The sixth factor, whether the state court action will adequately protect Keever's rights, also favors dismissal. See id. at 23. The issues raised by Keever in this suit are joined in the state probate court proceeding. The state court may compensate Keever for his services from the res of the estate, thereby satisfying his interests and obviating the need for this federal litigation. Although federal courts have a "virtually unflagging obligation" to exercise jurisdiction, the exceptional circumstances of this case warrant dismissal. See Colorado River, 424 U.S. at 817. The issues regarding Keever's services as Special Administrator, and as informal business advisor, revolve around his activities and involvement with managing assets of the Estate. Questions surrounding his purported dual roles are incapable of coherent separation into two different proceedings.
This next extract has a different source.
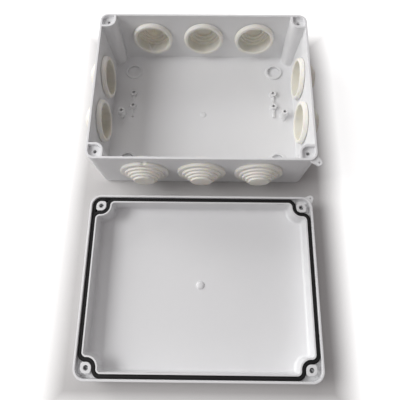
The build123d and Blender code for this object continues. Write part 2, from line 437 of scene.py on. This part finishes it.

A federal court should not "needlessly interfere with a state's administration of its own affairs." Bassler, 500 F.2d at 142. This dismissal does not deny Keever the opportunity to receive compensation for the services he provided. Rather, the decision allows the state court, which is familiar with this litigation in particular and probate matters in general, to decide the issues in this case. Allowing the state court to determine all the issues involved with the case will help conserve judicial resources and ensure a comprehensive and timely conclusion to this longstanding, unpleasant controversy.
IV. CONCLUSION
Based upon the foregoing, and all of the files, records and proceedings herein, IT IS HEREBY ORDERED that Defendants' Motion to Dismiss [Doc. No. 4] is GRANTED.
LET JUDGMENT BE ENTERED ACCORDINGLY.